--- Begin Data segment ---

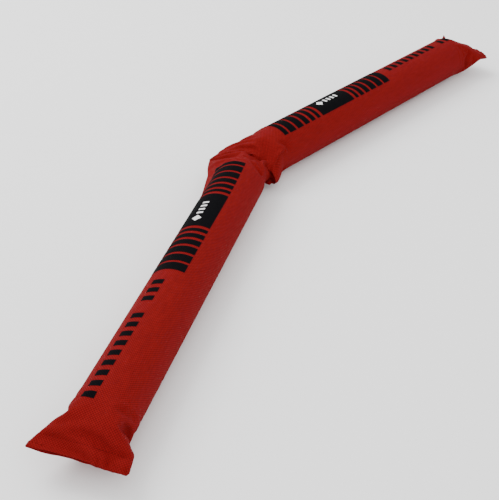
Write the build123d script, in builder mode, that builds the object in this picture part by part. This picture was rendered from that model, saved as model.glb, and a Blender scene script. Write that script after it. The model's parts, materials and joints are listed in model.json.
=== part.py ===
from build123d import *
from math import cos, pi, radians, sin
import os

# A soft training rod, about 1 m long when straight. One woven fabric tube holds two stiff round foam
# cores, one in each half. Between the cores the tube is empty and lies flat: this neck is the only
# place where the rod folds. Each outer end of the tube is pressed flat, folded in and sewn shut.
# Frame: +Z up, the rod lies on the plane Z = 0. The neck is bent sideways, so the left half runs
# towards -X and the right half towards +X, and both lean towards -Y. The origin is the middle of the
# whole rod's box, at its underside. Millimetres.

# Driving dimensions
tube_radius = 30.0  # outside of the sleeve over a core
rest_flat_depth = 0.15  # how far the underside is pressed flat by the floor
sleeve_wall = 0.8
core_clearance = 0.3
core_rounding = {"inner": 8.0, "outer": 16.0}  # of the edges at a core's ends
half_length = 495.0  # middle of the neck to the outer edge of a hem
neck_length = 85.0  # between the two cores
hem_depth = 14.0
hem_thickness = 3.2
flare_length = 28.0
bend_angle = 27.2  # sideways, between the two halves' axes
kink_offset = 6.0  # the bend lies this far from the middle, towards the right half
kink_y = 61.1  # puts the origin at the middle of the box

# The neck's two fabric halves overlap at the bend, one above the other
fold_setback = 3.0  # from a core's end to the line where the flat fabric folds
neck_layer = 1.5
neck_layer_gap = 0.4
neck_hub_radius = 33.0
neck_square_end = 16.0  # where the full width stops, short of the bend

# The print on top of each half. A solid block has six bars on either side of it.
print_centre = 157.0  # middle of the neck to the middle of the block
block_length = 66.0
bar_widths = (5.4, 7.2, 8.4, 10.8, 11.4, 12.0)  # from the block outwards
bar_gaps = (4.8, 4.5, 4.2, 3.9, 3.6, 3.3)
print_arc = 78.0
print_roll = {"left": 18.0, "right": -5.0}  # turn of the print's centre from the top, in degrees
ink_clearance = 0.03
ink_thickness = 0.15
ink_margin = 7.0  # least distance of a bar from the sleeve's inner end
dash_start = 287.0
dash_groups = (9, 3)
dash_pitch = 13.2
dash_width = 7.0
dash_arc = 24.0
mark_arc = 14.0
diamond_size = 8.0
diamond_inset = 18.0
tick_pitch = 7.0
tick_width = 3.0

# Sewing
seam_width = 8.0
seam_thickness = 0.7
seam_angle = {"left": 215.0, "right": -35.0}  # low on the +Y side, in the section plane
stitch_length = 3.2
stitch_width = 0.6
stitch_height = 0.3
stitch_clearance = 0.02
seam_stitch_pitch = 5.0
hem_stitch_pitch = 4.2
hem_stitch_inset = 5.0

# Worked out from the above
axis_height = tube_radius - rest_flat_depth
core_radius = tube_radius - sleeve_wall - core_clearance
flat_width = pi * tube_radius
core_start = neck_length / 2
hem_start = half_length - hem_depth
flare_start = hem_start - flare_length
half_bend = radians(bend_angle / 2)
outward = {
    "left": Vector(-cos(half_bend), -sin(half_bend), 0),
    "right": Vector(cos(half_bend), -sin(half_bend), 0),
}
shift = {"left": kink_offset, "right": -kink_offset}
kink_x = kink_offset * cos(half_bend)
kink = Vector(kink_x, kink_y, axis_height)
floor = Plane.XY


def across(side):
    """Level direction across a half, square to its axis."""
    return Vector(0, 0, 1).cross(outward[side])


def axis_point(side, distance):
    """Point on a half's axis, measured from the middle of the neck."""
    return kink + outward[side] * (distance + shift[side])


def section(side, distance):
    """Plane square to a half's axis: local x runs across, local y runs up."""
    return Plane(origin=axis_point(side, distance), x_dir=across(side), z_dir=outward[side])


def radial(side, angle):
    """Unit vector out of the axis at an angle in the section plane."""
    return across(side) * cos(radians(angle)) + Vector(0, 0, 1) * sin(radians(angle))


def surface(side, distance, angle, radius):
    """Plane touching a circle round the axis: local x runs along the half."""
    out = radial(side, angle)
    return Plane(origin=axis_point(side, distance) + out * radius, x_dir=outward[side], z_dir=out)


def save(piece, name):
    piece.part.label = name
    export_step(piece.part, f"parts/{name}.step")


def curved_strip(inner_radius, thickness, middle_angle, arc):
    """Outline of a thin strip that follows the tube, in a section plane's own x and y."""
    start = middle_angle - arc / 2
    with BuildSketch() as strip:
        with BuildLine():
            inner = CenterArc((0, 0), inner_radius, start, arc)
            outer = CenterArc((0, 0), inner_radius + thickness, start, arc)
            Line(inner @ 0, outer @ 0)
            Line(inner @ 1, outer @ 1)
        make_face()
    return strip.sketch


def make_foam_core(side):
    with BuildPart() as core:
        with BuildSketch(section(side, core_start)):
            Circle(core_radius)
        extrude(amount=flare_start - core_start)
        for end, radius in core_rounding.items():
            rims = core.edges().filter_by(GeomType.CIRCLE).sort_by(Axis(kink, outward[side]))
            fillet(rims[0 if end == "inner" else -1], radius=radius)
    save(core, f"{side}_foam_core")


def make_sleeve(side):
    with BuildPart() as sleeve:
        with BuildSketch(section(side, core_start)):
            Circle(tube_radius)
            Circle(core_radius + core_clearance, mode=Mode.SUBTRACT)
        extrude(amount=flare_start - core_start)
        split(bisect_by=floor, keep=Keep.TOP)
    save(sleeve, f"{side}_sleeve")


def make_end_flare(side):
    """Fabric from the round tube to the flat end, its outline keeping about one length all the way."""
    shapes = (
        (flare_start, tube_radius, tube_radius),
        (flare_start + flare_length / 2, tube_radius * 1.33, tube_radius * 0.57),
        (hem_start, tube_radius * 1.55, hem_thickness / 2),
    )
    with BuildPart() as flare:
        for inset, mode in ((0, Mode.ADD), (sleeve_wall, Mode.SUBTRACT)):
            for distance, half_width, half_height in shapes:
                with BuildSketch(section(side, distance)):
                    Ellipse(half_width - inset, half_height - inset)
            loft(mode=mode)
        split(bisect_by=floor, keep=Keep.TOP)
    save(flare, f"{side}_end_flare")


def make_end_hem(side):
    slit_depth = hem_depth * 0.4
    with BuildPart() as hem:
        with BuildSketch(section(side, hem_start)):
            SlotOverall(flat_width, hem_thickness)
        extrude(amount=hem_depth)
        with BuildSketch(section(side, half_length - slit_depth)):
            Rectangle(flat_width - 8, hem_thickness / 4)
        extrude(amount=slit_depth, mode=Mode.SUBTRACT)
    save(hem, f"{side}_end_hem")


def make_hem_stitches(side):
    count = int((flat_width - 10) / hem_stitch_pitch)
    height = hem_thickness / 2 + stitch_clearance
    with BuildPart() as stitches:
        for up in (1, -1):
            face = Plane(
                origin=axis_point(side, hem_start + hem_stitch_inset) + Vector(0, 0, up * height),
                x_dir=across(side),
                z_dir=(0, 0, up),
            )
            with Locations(face):
                with GridLocations(hem_stitch_pitch, 0, count, 1):
                    Box(
                        stitch_length,
                        stitch_width,
                        stitch_height,
                        align=(Align.CENTER, Align.CENTER, Align.MIN),
                    )
    save(stitches, f"{side}_hem_stitches")


def make_lap_seam(side):
    arc = seam_width / tube_radius * 180 / pi
    strip = curved_strip(tube_radius + ink_clearance, seam_thickness, seam_angle[side], arc)
    with BuildPart() as seam:
        with BuildSketch(section(side, core_start)):
            add(strip)
        extrude(amount=flare_start - core_start)
    save(seam, f"{side}_lap_seam")


def make_seam_stitches(side):
    length = flare_start - core_start
    top = tube_radius + ink_clearance + seam_thickness + stitch_clearance
    face = surface(side, core_start + length / 2, seam_angle[side], top)
    with BuildPart() as stitches:
        with Locations(face):
            with GridLocations(seam_stitch_pitch, 0, int(length / seam_stitch_pitch), 1):
                Box(
                    stitch_length,
                    stitch_width,
                    stitch_height,
                    align=(Align.CENTER, Align.CENTER, Align.MIN),
                )
    save(stitches, f"{side}_seam_stitches")


def ink_strip(side, arc, lift=0.0):
    """Outline of a film of ink round the middle of a half's print."""
    return curved_strip(tube_radius + ink_clearance + lift, ink_thickness, 90 + print_roll[side], arc)


def make_print_block(side):
    strip = ink_strip(side, print_arc)
    with BuildPart() as block:
        with BuildSketch(section(side, print_centre - block_length / 2)):
            add(strip)
        extrude(amount=block_length)
    save(block, f"{side}_print_block")


def make_bars(side, direction, name):
    """Six bars on one side of the block: direction is 1 outwards and -1 towards the neck.

    The bar nearest the neck is cut short where the round sleeve ends.
    """
    strip = ink_strip(side, print_arc)
    edge = print_centre + direction * block_length / 2
    with BuildPart() as bars:
        for width, gap in zip(bar_widths, bar_gaps):
            near = edge + direction * gap
            edge = max(near + direction * width, core_start + ink_margin)
            with BuildSketch(section(side, min(near, edge))):
                add(strip)
            extrude(amount=abs(edge - near))
    save(bars, f"{side}_{name}")


def make_block_mark(side):
    """Plain white diamond and four ticks, printed over the block."""
    lift = ink_thickness + ink_clearance
    strip = ink_strip(side, mark_arc, lift)
    reading = {"left": -1, "right": 1}[side]
    top = tube_radius + ink_clearance + lift
    face = surface(side, print_centre - reading * diamond_inset, 90 + print_roll[side], top)
    with BuildPart() as mark:
        with BuildSketch(face):
            Rectangle(diamond_size, diamond_size, rotation=45)
        extrude(amount=ink_thickness)
        for n in range(4):
            start = print_centre + reading * (n - 1) * tick_pitch - tick_width / 2
            with BuildSketch(section(side, start)):
                add(strip)
            extrude(amount=tick_width)
    save(mark, f"{side}_block_mark")


def make_title_dashes(side):
    """Row of plain dashes in two groups between the outer bars and the hem."""
    strip = ink_strip(side, dash_arc)
    last = sum(dash_groups)
    places = [n for n in range(last + 1) if n != dash_groups[0]]
    if side == "left":
        places = [last - n for n in places]
    with BuildPart() as dashes:
        for n in places:
            with BuildSketch(section(side, dash_start + n * dash_pitch)):
                add(strip)
            extrude(amount=dash_width)
    save(dashes, f"{side}_title_dashes")


def make_neck(side, lowest):
    """Flat fabric from the fold line at a core's end to a rounded end round the bend."""
    fold_distance = core_start - fold_setback + shift[side]
    plane = Plane(origin=(kink_x, kink_y, lowest), x_dir=outward[side], z_dir=(0, 0, 1))
    with BuildPart() as neck:
        with BuildSketch(plane):
            with Locations(((fold_distance + neck_square_end) / 2, 0)):
                RectangleRounded(fold_distance - neck_square_end, flat_width, 3)
            with Locations((fold_distance / 4, 0)):
                Rectangle(fold_distance / 2, neck_hub_radius * 2)
            Circle(neck_hub_radius)
        extrude(amount=neck_layer)
    save(neck, f"{side}_neck")


os.makedirs("parts", exist_ok=True)
for half in ("left", "right"):
    make_foam_core(half)
    make_sleeve(half)
    make_end_flare(half)
    make_end_hem(half)
    make_hem_stitches(half)
    make_lap_seam(half)
    make_seam_stitches(half)
    make_print_block(half)
    make_bars(half, -1, "inner_bars")
    make_bars(half, 1, "outer_bars")
    make_block_mark(half)
    make_title_dashes(half)
make_neck("left", axis_height - neck_layer_gap / 2 - neck_layer)
make_neck("right", axis_height + neck_layer_gap / 2)
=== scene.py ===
"""A soft training rod: two round foam cores in one long sleeve of coarse woven polyester. Between the
cores the sleeve is empty and lies flat, and there it is bent sideways. Each outer end is pressed flat,
folded in and sewn.

The sleeve is one grid of cloth. Its columns run round the tube and its rows run along it, from the
left hem to the right hem. "Along" is the distance along the cloth from the bend, negative on the left
half, and "turn" is the angle round the cloth from the middle of the print. The grid starts as a smooth
guess, is settled like cloth over the two cores, and is then cut into pieces. Metres and radians."""

import json
import math

import bpy
import numpy as np
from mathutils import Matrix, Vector


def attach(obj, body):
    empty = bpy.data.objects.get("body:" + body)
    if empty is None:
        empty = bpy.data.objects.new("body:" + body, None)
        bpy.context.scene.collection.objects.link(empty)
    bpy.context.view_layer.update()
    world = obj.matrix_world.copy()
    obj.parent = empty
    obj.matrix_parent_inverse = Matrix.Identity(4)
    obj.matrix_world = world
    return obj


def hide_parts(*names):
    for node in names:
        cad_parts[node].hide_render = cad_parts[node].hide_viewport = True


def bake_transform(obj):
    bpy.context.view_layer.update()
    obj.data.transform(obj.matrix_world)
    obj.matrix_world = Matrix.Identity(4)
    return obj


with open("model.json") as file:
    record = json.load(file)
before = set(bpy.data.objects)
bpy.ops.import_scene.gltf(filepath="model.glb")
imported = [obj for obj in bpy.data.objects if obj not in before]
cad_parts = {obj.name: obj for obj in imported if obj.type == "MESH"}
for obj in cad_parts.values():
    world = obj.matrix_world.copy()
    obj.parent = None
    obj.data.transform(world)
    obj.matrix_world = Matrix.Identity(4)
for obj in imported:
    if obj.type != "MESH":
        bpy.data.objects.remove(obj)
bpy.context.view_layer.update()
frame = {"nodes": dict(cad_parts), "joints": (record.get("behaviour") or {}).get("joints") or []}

# ---------------------------------------------------------------- layout, read from the frame
JOINTS = {joint["name"]: joint for joint in frame["joints"]}
BEND = np.array(JOINTS["neck_bend"]["pos_m"])
UP = np.array([0.0, 0.0, 1.0])
SIGN = {"left": -1.0, "right": 1.0}
TRAVEL = {side: np.cross(UP, JOINTS[f"{side}_fold"]["axis"]) for side in SIGN}
ACROSS = {side: np.cross(UP, TRAVEL[side]) for side in SIGN}


def on_axis(side, distance):
    """The point on a half's axis at a distance from the bend."""
    return BEND + TRAVEL[side] * SIGN[side] * distance


def node_places(node, side):
    """A node's points: distance from the bend, angle from the top towards +Y, distance from the axis."""
    points = np.array([vertex.co for vertex in frame["nodes"][node].data.vertices])
    offset = points - BEND
    distance = SIGN[side] * (offset @ TRAVEL[side])
    across = offset @ ACROSS[side]
    return distance, np.arctan2(across, offset[:, 2]), np.hypot(across, offset[:, 2])


def node_span(node, side):
    """Nearest and farthest distance of a node from the bend."""
    distance = node_places(node, side)[0]
    return distance.min(), distance.max()


PATCH_GAP = 0.0003  # printed patches of one node are further apart than this


def islands(node, side):
    """Each separate patch of a printed node, as its nearest and farthest distance and its two angles."""
    distance, angle, _ = node_places(node, side)
    found = []
    faces = [list(face.vertices) for face in frame["nodes"][node].data.polygons]
    for face in sorted(faces, key=lambda corners: distance[corners].min()):
        near, far = distance[face].min(), distance[face].max()
        first, last = angle[face].min(), angle[face].max()
        if found and near < found[-1][1] + PATCH_GAP:
            patch = found[-1]
            found[-1] = (patch[0], max(patch[1], far), min(patch[2], first), max(patch[3], last))
        else:
            found.append((near, far, first, last))
    return found


TUBE = node_places("left_sleeve", "left")[2].max()  # radius of the sleeve
FOAM = node_places("left_foam_core", "left")[2].max()  # radius of a core
CORE = {side: node_span(f"{side}_foam_core", side) for side in SIGN}
HEM_EDGE = {side: node_span(f"{side}_end_hem", side)[1] for side in SIGN}
HEM_DEPTH = HEM_EDGE["left"] - node_span("left_end_hem", "left")[0]
ROLL = {}  # angle from the top to the middle of the print, towards +Y
for side_name in SIGN:
    print_angles = node_places(f"{side_name}_print_block", side_name)[1]
    ROLL[side_name] = (print_angles.min() + print_angles.max()) / 2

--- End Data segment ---

» The request:
Print exactly, and only, the lines beginning at the top of the listing and ending at the line with "neck_square_end = 16.0".

» Worked solution:
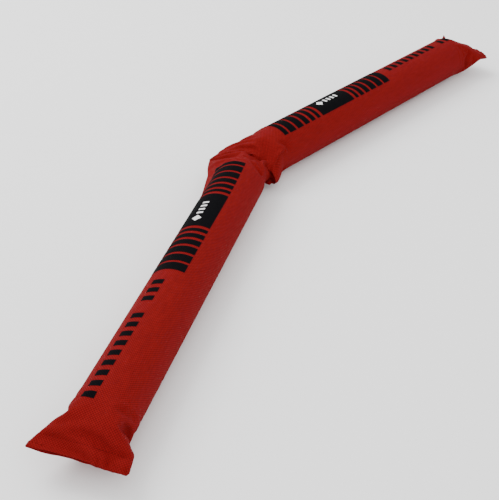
Write the build123d script, in builder mode, that builds the object in this picture part by part. This picture was rendered from that model, saved as model.glb, and a Blender scene script. Write that script after it. The model's parts, materials and joints are listed in model.json.
=== part.py ===
from build123d import *
from math import cos, pi, radians, sin
import os

# A soft training rod, about 1 m long when straight. One woven fabric tube holds two stiff round foam
# cores, one in each half. Between the cores the tube is empty and lies flat: this neck is the only
# place where the rod folds. Each outer end of the tube is pressed flat, folded in and sewn shut.
# Frame: +Z up, the rod lies on the plane Z = 0. The neck is bent sideways, so the left half runs
# towards -X and the right half towards +X, and both lean towards -Y. The origin is the middle of the
# whole rod's box, at its underside. Millimetres.

# Driving dimensions
tube_radius = 30.0  # outside of the sleeve over a core
rest_flat_depth = 0.15  # how far the underside is pressed flat by the floor
sleeve_wall = 0.8
core_clearance = 0.3
core_rounding = {"inner": 8.0, "outer": 16.0}  # of the edges at a core's ends
half_length = 495.0  # middle of the neck to the outer edge of a hem
neck_length = 85.0  # between the two cores
hem_depth = 14.0
hem_thickness = 3.2
flare_length = 28.0
bend_angle = 27.2  # sideways, between the two halves' axes
kink_offset = 6.0  # the bend lies this far from the middle, towards the right half
kink_y = 61.1  # puts the origin at the middle of the box

# The neck's two fabric halves overlap at the bend, one above the other
fold_setback = 3.0  # from a core's end to the line where the flat fabric folds
neck_layer = 1.5
neck_layer_gap = 0.4
neck_hub_radius = 33.0
neck_square_end = 16.0  # where the full width stops, short of the bend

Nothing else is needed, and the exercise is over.